--- begin Excerpted data ---
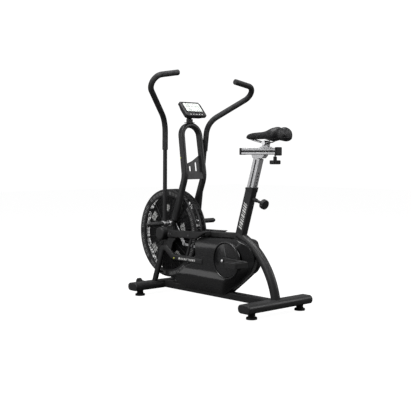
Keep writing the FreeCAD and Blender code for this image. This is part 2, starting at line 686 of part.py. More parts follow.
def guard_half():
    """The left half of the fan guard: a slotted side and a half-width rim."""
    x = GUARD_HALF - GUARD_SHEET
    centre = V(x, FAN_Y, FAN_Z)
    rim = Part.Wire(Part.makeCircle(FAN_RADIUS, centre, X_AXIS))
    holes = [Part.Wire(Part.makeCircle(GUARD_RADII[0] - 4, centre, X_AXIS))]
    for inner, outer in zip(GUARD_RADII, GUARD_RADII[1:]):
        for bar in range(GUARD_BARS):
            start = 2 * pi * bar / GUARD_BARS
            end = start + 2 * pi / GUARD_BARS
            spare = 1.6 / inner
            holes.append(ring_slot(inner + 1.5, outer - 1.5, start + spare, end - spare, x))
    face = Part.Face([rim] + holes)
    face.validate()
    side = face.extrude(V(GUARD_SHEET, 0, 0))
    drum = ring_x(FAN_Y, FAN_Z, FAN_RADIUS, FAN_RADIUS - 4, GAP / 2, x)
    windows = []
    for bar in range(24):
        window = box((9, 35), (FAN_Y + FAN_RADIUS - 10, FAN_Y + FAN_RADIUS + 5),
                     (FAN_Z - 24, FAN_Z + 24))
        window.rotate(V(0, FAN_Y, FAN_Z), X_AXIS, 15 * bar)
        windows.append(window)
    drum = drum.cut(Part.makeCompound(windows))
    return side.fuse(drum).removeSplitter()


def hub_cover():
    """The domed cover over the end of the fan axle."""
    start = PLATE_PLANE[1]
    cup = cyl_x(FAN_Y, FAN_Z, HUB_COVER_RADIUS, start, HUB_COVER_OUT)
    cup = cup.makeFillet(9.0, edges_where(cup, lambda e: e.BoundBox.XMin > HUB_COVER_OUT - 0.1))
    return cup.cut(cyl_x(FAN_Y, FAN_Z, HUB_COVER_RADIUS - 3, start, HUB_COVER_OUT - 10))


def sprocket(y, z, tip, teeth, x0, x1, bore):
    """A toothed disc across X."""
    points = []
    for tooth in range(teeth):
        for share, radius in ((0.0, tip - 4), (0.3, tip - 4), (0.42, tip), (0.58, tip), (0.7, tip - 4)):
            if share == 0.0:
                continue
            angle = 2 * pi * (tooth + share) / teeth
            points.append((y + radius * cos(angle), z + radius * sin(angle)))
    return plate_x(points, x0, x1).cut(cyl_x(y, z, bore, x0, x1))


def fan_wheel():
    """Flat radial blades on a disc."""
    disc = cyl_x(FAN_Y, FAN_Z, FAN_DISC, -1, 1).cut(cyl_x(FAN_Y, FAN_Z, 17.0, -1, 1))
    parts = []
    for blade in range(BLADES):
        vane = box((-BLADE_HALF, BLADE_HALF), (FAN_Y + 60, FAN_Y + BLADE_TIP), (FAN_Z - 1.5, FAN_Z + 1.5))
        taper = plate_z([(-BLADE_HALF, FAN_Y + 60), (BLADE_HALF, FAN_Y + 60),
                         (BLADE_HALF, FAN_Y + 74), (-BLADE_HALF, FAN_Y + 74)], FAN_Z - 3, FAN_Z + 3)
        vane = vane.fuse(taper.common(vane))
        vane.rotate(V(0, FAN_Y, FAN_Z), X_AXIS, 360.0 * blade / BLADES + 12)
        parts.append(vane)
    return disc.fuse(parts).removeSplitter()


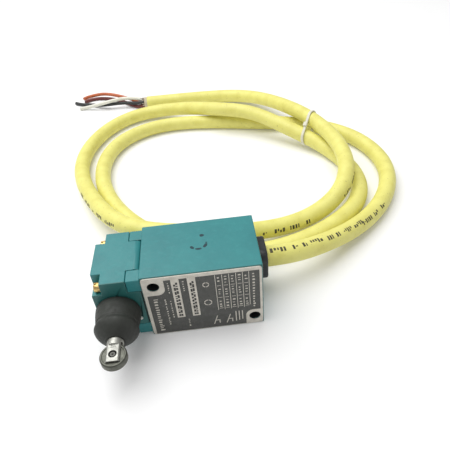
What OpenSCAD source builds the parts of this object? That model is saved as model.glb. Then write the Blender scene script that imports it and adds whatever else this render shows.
--- end Excerpted data ---
**Work required:**
Write out the full set of records exactly as given.

**Result:**
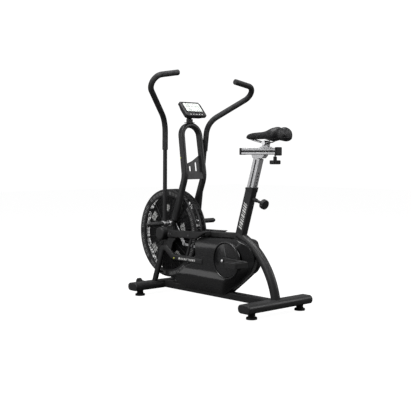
Keep writing the FreeCAD and Blender code for this image. This is part 2, starting at line 686 of part.py. More parts follow.
def guard_half():
    """The left half of the fan guard: a slotted side and a half-width rim."""
    x = GUARD_HALF - GUARD_SHEET
    centre = V(x, FAN_Y, FAN_Z)
    rim = Part.Wire(Part.makeCircle(FAN_RADIUS, centre, X_AXIS))
    holes = [Part.Wire(Part.makeCircle(GUARD_RADII[0] - 4, centre, X_AXIS))]
    for inner, outer in zip(GUARD_RADII, GUARD_RADII[1:]):
        for bar in range(GUARD_BARS):
            start = 2 * pi * bar / GUARD_BARS
            end = start + 2 * pi / GUARD_BARS
            spare = 1.6 / inner
            holes.append(ring_slot(inner + 1.5, outer - 1.5, start + spare, end - spare, x))
    face = Part.Face([rim] + holes)
    face.validate()
    side = face.extrude(V(GUARD_SHEET, 0, 0))
    drum = ring_x(FAN_Y, FAN_Z, FAN_RADIUS, FAN_RADIUS - 4, GAP / 2, x)
    windows = []
    for bar in range(24):
        window = box((9, 35), (FAN_Y + FAN_RADIUS - 10, FAN_Y + FAN_RADIUS + 5),
                     (FAN_Z - 24, FAN_Z + 24))
        window.rotate(V(0, FAN_Y, FAN_Z), X_AXIS, 15 * bar)
        windows.append(window)
    drum = drum.cut(Part.makeCompound(windows))
    return side.fuse(drum).removeSplitter()


def hub_cover():
    """The domed cover over the end of the fan axle."""
    start = PLATE_PLANE[1]
    cup = cyl_x(FAN_Y, FAN_Z, HUB_COVER_RADIUS, start, HUB_COVER_OUT)
    cup = cup.makeFillet(9.0, edges_where(cup, lambda e: e.BoundBox.XMin > HUB_COVER_OUT - 0.1))
    return cup.cut(cyl_x(FAN_Y, FAN_Z, HUB_COVER_RADIUS - 3, start, HUB_COVER_OUT - 10))


def sprocket(y, z, tip, teeth, x0, x1, bore):
    """A toothed disc across X."""
    points = []
    for tooth in range(teeth):
        for share, radius in ((0.0, tip - 4), (0.3, tip - 4), (0.42, tip), (0.58, tip), (0.7, tip - 4)):
            if share == 0.0:
                continue
            angle = 2 * pi * (tooth + share) / teeth
            points.append((y + radius * cos(angle), z + radius * sin(angle)))
    return plate_x(points, x0, x1).cut(cyl_x(y, z, bore, x0, x1))


def fan_wheel():
    """Flat radial blades on a disc."""
    disc = cyl_x(FAN_Y, FAN_Z, FAN_DISC, -1, 1).cut(cyl_x(FAN_Y, FAN_Z, 17.0, -1, 1))
    parts = []
    for blade in range(BLADES):
        vane = box((-BLADE_HALF, BLADE_HALF), (FAN_Y + 60, FAN_Y + BLADE_TIP), (FAN_Z - 1.5, FAN_Z + 1.5))
        taper = plate_z([(-BLADE_HALF, FAN_Y + 60), (BLADE_HALF, FAN_Y + 60),
                         (BLADE_HALF, FAN_Y + 74), (-BLADE_HALF, FAN_Y + 74)], FAN_Z - 3, FAN_Z + 3)
        vane = vane.fuse(taper.common(vane))
        vane.rotate(V(0, FAN_Y, FAN_Z), X_AXIS, 360.0 * blade / BLADES + 12)
        parts.append(vane)
    return disc.fuse(parts).removeSplitter()


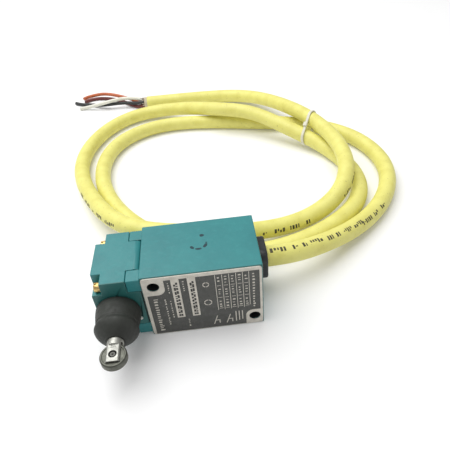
What OpenSCAD source builds the parts of this object? That model is saved as model.glb. Then write the Blender scene script that imports it and adds whatever else this render shows.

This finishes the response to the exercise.